Entretanto, eu preciso ser honesto, Abel: você não é ator. Vou além. Todo o talento que você demonstra como músico se evapora no segundo em que ele é direcionado para qualquer outro campo do audiovisual. Além de demonstrar a profundidade dramática de uma tampa de panela, suas tentativas de criar uma história, pelo menos até o momento, não passaram de egotrips sem nenhuma profundidade, povoadas por personagens desinteressantes que se esbarram por tramas pueris e bastante óbvias.
Pensei que sua experiência com "The Idol", a série pavorosa que você criou, produziu, escreveu e protagonizou, tivesse soado algum tipo de alerta, tivesse lhe dado uma pista que seu negócio, definitivamente, não é se posicionar nem à frente, nem atrás, nem no mesmo bairro de uma câmera. Lily-Rose Depp, felizmente, sobreviveu ao martírio e provou seu imenso talento dramático em "Nosferatu".
Eu realmente achei que o completo fracasso criativo de "The Idol" mostraria que sua praia é mesmo a música - acredite, você é realmente um astro pop incrível. Mas, nãããão, Abel Tesfaye precisava provar que seu talento é multifacetado, não é mesmo? Daí chega este "Hurry Up Tomorrow", que no Brasil ganhou o apêndice "Além dos Holofotes", para consolidar de vez sua inabilidade dramática.

Vou te falar, Abel, que dei até um voto de confiança quando vi o trailer. Mas o filme é uma jornada em torno de seu umbigo, uma bobagem que confunde platitudes com profundidade. Pior ainda: você interpreta você mesmo: Abel, o astro pop The Weeknd, numa encruzilhada moral após destratar e ser dispensado por quem eu imagino ser sua namorada - o filme jamais deixa claro, já que a moça é uma presença invisível, um gancho para providenciar algum dilema, para você fingir que atua.
Daí você arrastou a pobre Jenna Ortega para um papel infeliz de Maria Misterinho, a moça que, em meio a um show numa arena gigantesca, captura seu olhar, dobra a segurança e termina contigo num quarto de hotel depois de uma noite lúdica. Se o seu personagem é irritante, a dela é oca, uma cartolina coberta por estereótipos que serve de avatar para você refletir sobre... sobre o que mesmo? A arte? A vida? A solidão? Não importa.

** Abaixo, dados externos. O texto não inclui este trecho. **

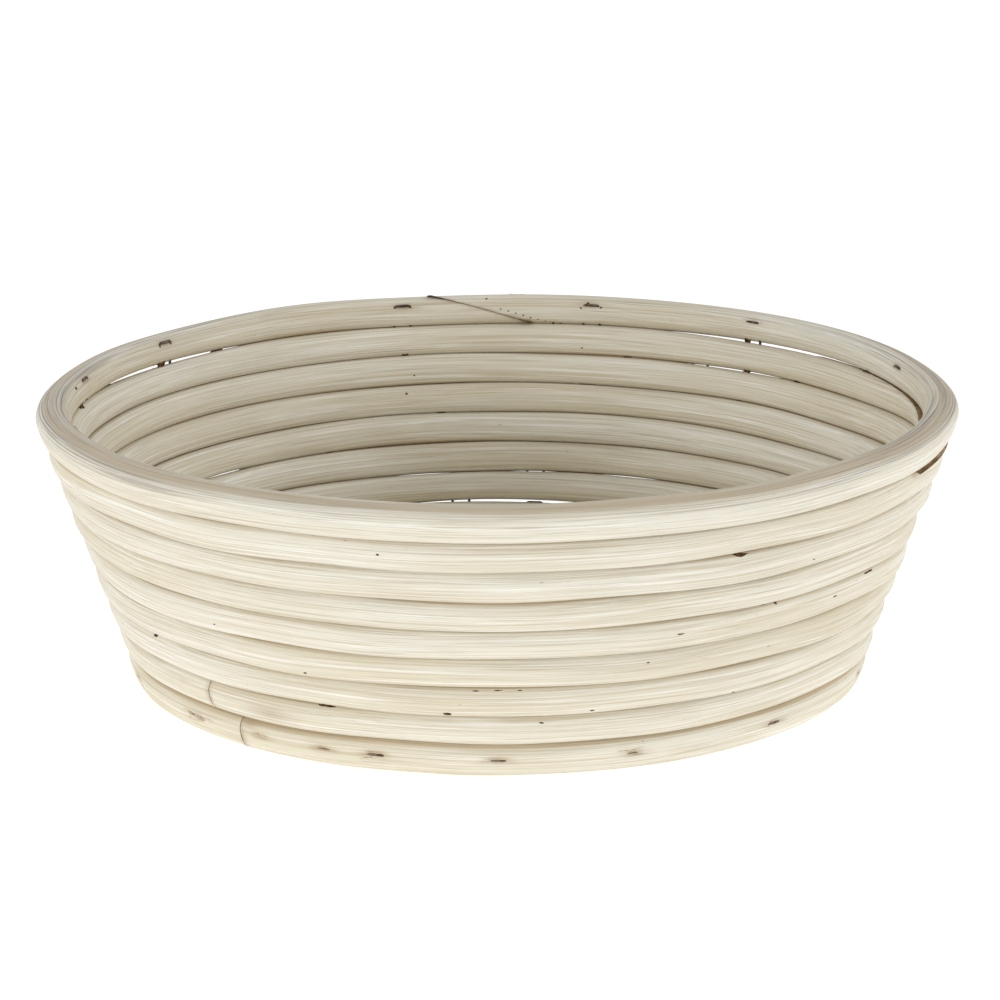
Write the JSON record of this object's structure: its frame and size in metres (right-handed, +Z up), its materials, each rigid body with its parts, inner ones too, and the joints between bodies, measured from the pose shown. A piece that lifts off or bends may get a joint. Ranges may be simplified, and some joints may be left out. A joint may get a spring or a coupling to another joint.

O que importa é que minha vontade de permanecer em posição fetal até o fim da sessão só era interrompida pela eventual mistura de gargalhadas e indignação. Poxa, Abel, não custava fazer uma história com começo, meio e fim, sabe. Não custava se esforçar para desenhar o básico em uma narrativa. Não custava dar a Barry Keoghan um papel melhor do que a muleta "amigo/empresário". Ele é o Coringa, caramba!
Ah, e não precisava, de forma alguma, fazer a pobre Jenna corroborar sua egotrip ao dizer uma frase como "Suas músicas são mais profundas do que as pessoas imaginam". Chá revelação: não são, é pop bem feito, bem costurado e bem óbvio - e por isso tanta gente se identifica e curte. Você não é Bob Dylan, Joni Mitchell ou Leonard Cohen. Ora, você sequer é o Max Martin!

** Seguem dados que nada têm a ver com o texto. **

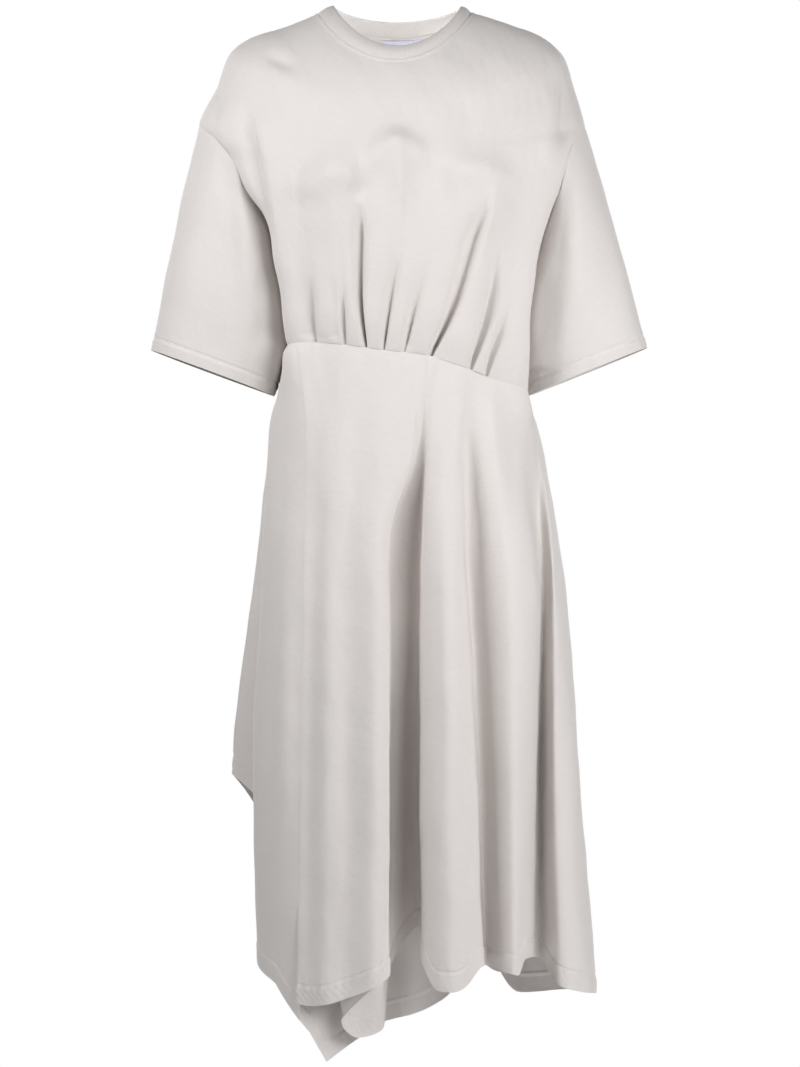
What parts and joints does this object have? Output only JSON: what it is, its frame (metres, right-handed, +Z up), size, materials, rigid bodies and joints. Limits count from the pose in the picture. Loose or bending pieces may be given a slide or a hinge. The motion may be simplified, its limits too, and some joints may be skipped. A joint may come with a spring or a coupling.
{
  "type": "t-shirt dress",
  "caption": "Short-sleeved jersey t-shirt dress, worn hollow: loose tee bodice with soft pleats at a slanted waist seam over a draped skirt with an uneven pointed hem.",
  "frame": {"origin": "the middle between the two neck points, where the wearer's shoulders carry the dress", "axes": "+Z up, the front faces -Y, the wearer's left side is +X"},
  "size_m": [0.595, 0.3418, 1.254],
  "materials": {
    "jersey": "matt single jersey, pale warm stone",
    "rib": "fine rib knit in the same pale stone",
    "label": "bare lavender satin ribbon"
  },
  "bodies": {
    "root": {"bodice_front": "jersey", "bodice_back": "jersey", "sleeve_right": "jersey", "sleeve_left": "jersey", "skirt_front": "jersey", "skirt_back": "jersey", "skirt_drape": "jersey", "collar": "rib", "neck_label": "label"}
  },
  "joints": []
}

É compreensível que você queira expandir seus horizontes artísticos. Como Dwayne Johnson deixou The Rock de lado, li que você quer abandonar The Weeknd e ficar só como Abel Tesfaye. Justo. Mas pense com carinho porque a estrada é bruta. Lady Gaga ainda não conseguiu emplacar um filme sequer. Nem Madonna - Madonna, Abel! - fez essa transição com sucesso. Talvez você simplesmente não tenha isso em seu DNA.
Por fim, eu encerro essa missiva com um pedido. Por profissão, críticos de cinema muitas vezes não tem opção para escolher o que vão ou não vão assistir. Quando algo como "Pecadores" desfila antes nossos olhos, agradecemos de verdade pelo privilégio de nosso trabalho. "Hurry Up Tomorrow", por outro lado, é a prova de que não temos um minuto de paz. Acredite, portanto, quando digo que essa não é a sua praia. Nem de longe, nem agora e, pelo visto, nem nunca. Sai dessa roubada e me ajuda a te ajudar, amigo.